--- BEGIN RECORDS SUPPLIED ---

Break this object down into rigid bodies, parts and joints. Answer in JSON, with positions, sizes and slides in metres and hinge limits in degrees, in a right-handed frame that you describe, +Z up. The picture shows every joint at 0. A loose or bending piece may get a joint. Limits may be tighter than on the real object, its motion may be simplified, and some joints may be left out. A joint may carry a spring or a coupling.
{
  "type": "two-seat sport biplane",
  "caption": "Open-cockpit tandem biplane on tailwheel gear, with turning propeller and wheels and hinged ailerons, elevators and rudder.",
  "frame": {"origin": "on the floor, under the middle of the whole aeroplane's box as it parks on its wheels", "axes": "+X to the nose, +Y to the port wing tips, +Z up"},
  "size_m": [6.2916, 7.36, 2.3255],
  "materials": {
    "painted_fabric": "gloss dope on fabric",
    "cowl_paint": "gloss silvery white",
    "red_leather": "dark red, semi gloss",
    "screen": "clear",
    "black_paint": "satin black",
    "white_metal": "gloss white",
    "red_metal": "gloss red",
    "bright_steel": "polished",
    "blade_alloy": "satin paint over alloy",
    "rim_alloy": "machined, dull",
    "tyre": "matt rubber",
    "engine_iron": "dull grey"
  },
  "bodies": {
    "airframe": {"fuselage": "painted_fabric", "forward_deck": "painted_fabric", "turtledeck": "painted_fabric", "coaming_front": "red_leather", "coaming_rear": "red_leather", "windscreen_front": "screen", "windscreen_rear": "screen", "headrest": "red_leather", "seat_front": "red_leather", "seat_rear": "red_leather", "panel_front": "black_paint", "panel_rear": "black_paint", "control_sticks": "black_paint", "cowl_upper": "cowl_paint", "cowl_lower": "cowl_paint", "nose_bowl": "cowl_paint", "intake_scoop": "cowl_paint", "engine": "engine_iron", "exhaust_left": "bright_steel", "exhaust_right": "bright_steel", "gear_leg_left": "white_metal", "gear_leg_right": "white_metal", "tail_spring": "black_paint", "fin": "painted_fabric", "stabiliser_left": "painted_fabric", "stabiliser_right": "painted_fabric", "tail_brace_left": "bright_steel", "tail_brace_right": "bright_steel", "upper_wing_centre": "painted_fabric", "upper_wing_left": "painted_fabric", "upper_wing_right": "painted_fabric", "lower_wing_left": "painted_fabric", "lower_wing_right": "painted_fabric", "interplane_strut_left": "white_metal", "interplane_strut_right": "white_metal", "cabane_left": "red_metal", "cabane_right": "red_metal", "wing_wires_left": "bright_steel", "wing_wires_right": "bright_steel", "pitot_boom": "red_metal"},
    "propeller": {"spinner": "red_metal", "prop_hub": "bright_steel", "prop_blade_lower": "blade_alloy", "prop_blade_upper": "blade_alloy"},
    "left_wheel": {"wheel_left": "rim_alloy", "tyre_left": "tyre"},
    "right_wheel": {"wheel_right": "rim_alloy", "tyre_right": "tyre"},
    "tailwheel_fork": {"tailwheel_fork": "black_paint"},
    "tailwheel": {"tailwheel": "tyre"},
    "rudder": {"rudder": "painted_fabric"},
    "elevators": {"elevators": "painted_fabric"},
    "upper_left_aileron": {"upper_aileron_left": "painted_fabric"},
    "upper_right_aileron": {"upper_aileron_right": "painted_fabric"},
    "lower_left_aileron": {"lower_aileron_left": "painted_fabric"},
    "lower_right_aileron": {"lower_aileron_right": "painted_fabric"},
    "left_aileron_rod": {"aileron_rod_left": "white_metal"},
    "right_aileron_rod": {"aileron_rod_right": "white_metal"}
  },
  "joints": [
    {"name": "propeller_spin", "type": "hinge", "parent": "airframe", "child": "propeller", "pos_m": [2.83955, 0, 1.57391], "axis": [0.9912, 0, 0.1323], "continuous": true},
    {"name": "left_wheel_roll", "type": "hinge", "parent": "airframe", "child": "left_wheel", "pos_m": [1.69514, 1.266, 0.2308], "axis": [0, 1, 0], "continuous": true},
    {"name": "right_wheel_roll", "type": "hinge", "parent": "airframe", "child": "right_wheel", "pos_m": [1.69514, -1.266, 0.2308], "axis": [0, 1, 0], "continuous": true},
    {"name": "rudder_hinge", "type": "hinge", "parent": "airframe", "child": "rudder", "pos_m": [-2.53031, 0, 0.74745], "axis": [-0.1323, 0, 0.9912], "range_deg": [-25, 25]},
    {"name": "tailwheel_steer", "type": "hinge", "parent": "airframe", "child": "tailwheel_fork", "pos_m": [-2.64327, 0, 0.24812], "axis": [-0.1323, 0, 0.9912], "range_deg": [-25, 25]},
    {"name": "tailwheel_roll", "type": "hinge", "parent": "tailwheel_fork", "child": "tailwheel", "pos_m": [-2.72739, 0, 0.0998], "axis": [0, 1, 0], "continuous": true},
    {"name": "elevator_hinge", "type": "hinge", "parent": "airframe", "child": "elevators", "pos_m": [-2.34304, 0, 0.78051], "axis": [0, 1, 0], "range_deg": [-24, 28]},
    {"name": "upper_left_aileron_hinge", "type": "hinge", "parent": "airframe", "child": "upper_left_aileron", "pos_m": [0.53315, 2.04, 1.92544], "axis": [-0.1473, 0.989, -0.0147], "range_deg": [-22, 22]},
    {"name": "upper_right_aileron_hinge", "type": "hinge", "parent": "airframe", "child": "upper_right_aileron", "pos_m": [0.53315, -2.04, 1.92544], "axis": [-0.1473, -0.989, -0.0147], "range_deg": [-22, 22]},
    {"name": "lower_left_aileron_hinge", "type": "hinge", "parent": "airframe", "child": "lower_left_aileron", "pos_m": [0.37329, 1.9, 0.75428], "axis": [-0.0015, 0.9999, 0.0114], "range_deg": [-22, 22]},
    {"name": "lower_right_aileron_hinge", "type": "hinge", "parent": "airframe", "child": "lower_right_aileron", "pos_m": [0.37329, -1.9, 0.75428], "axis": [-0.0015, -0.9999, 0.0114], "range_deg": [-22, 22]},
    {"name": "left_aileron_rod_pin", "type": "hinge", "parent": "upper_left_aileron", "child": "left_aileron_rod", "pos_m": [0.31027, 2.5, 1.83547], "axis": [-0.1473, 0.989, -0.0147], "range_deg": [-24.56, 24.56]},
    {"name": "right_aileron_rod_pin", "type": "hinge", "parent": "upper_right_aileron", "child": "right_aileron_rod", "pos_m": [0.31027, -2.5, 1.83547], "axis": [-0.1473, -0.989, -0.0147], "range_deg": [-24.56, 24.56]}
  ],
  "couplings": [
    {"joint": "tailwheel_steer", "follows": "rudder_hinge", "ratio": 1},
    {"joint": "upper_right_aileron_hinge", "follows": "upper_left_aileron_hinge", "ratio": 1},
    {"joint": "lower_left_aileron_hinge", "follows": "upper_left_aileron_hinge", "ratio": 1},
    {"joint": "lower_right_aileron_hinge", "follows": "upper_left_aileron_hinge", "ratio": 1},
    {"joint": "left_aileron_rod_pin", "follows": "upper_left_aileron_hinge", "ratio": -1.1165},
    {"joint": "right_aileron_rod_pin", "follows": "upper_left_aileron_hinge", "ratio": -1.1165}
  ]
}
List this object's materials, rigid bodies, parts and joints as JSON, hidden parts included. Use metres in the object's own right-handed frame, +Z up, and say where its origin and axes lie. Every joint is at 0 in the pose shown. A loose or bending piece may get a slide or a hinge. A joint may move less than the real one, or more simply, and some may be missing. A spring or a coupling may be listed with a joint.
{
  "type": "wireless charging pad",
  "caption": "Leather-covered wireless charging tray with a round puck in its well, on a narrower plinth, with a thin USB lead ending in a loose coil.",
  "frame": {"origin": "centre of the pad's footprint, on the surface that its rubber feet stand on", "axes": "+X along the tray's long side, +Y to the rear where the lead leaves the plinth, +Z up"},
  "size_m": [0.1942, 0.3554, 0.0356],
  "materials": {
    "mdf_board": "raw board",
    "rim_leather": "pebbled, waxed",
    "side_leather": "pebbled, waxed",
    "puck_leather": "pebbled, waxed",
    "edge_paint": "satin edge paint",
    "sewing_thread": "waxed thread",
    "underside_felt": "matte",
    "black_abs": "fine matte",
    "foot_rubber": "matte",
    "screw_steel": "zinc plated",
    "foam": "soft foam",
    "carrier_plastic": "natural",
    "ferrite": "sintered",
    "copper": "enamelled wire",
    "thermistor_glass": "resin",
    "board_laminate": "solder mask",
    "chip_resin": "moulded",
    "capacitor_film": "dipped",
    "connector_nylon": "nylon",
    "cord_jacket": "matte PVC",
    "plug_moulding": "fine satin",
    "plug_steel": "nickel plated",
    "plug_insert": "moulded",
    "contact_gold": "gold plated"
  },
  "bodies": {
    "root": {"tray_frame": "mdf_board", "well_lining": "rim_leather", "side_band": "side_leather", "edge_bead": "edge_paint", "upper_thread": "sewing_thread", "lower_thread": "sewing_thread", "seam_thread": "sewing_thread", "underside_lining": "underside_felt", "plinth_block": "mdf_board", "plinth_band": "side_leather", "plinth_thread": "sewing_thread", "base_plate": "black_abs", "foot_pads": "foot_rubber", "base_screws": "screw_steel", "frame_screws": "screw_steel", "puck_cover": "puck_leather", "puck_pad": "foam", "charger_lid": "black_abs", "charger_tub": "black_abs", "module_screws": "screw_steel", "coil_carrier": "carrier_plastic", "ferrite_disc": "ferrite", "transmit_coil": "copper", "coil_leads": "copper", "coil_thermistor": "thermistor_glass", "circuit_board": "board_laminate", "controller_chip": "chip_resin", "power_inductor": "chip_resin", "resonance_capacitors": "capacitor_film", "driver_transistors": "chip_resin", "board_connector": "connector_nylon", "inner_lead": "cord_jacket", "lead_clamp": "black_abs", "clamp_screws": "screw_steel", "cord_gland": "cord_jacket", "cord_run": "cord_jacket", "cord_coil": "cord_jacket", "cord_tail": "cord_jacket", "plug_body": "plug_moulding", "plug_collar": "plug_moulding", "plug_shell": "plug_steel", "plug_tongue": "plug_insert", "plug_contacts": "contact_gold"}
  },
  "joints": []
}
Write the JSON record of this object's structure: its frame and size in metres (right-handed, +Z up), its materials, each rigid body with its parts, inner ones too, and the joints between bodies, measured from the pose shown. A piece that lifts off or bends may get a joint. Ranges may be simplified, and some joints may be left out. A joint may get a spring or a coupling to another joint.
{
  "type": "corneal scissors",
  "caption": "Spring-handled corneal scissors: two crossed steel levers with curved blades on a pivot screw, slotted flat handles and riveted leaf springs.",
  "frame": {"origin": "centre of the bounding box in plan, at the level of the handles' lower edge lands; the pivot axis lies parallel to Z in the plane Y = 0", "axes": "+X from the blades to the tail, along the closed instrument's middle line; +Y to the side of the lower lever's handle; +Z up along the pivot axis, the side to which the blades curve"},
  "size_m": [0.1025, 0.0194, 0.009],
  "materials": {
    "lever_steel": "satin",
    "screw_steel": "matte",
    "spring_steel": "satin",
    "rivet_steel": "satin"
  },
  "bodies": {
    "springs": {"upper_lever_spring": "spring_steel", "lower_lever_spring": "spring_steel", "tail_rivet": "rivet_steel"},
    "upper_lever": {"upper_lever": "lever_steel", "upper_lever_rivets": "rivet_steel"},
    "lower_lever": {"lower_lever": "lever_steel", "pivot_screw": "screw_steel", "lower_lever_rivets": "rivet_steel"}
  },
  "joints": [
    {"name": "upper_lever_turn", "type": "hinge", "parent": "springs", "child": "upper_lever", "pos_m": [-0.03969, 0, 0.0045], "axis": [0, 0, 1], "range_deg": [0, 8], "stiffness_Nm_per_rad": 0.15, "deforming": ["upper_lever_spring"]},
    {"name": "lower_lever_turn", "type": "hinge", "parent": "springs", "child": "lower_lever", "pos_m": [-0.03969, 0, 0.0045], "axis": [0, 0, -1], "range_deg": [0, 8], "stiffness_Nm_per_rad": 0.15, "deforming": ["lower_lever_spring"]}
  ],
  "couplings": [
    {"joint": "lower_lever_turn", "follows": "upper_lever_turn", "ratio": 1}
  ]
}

--- END RECORDS SUPPLIED ---

### WHAT THE TASK ASKS
Which lines in the data above contain "rigid"? Show each one.

### OUTPUT
Break this object down into rigid bodies, parts and joints. Answer in JSON, with positions, sizes and slides in metres and hinge limits in degrees, in a right-handed frame that you describe, +Z up. The picture shows every joint at 0. A loose or bending piece may get a joint. Limits may be tighter than on the real object, its motion may be simplified, and some joints may be left out. A joint may carry a spring or a coupling.
List this object's materials, rigid bodies, parts and joints as JSON, hidden parts included. Use metres in the object's own right-handed frame, +Z up, and say where its origin and axes lie. Every joint is at 0 in the pose shown. A loose or bending piece may get a slide or a hinge. A joint may move less than the real one, or more simply, and some may be missing. A spring or a coupling may be listed with a joint.
Write the JSON record of this object's structure: its frame and size in metres (right-handed, +Z up), its materials, each rigid body with its parts, inner ones too, and the joints between bodies, measured from the pose shown. A piece that lifts off or bends may get a joint. Ranges may be simplified, and some joints may be left out. A joint may get a spring or a coupling to another joint.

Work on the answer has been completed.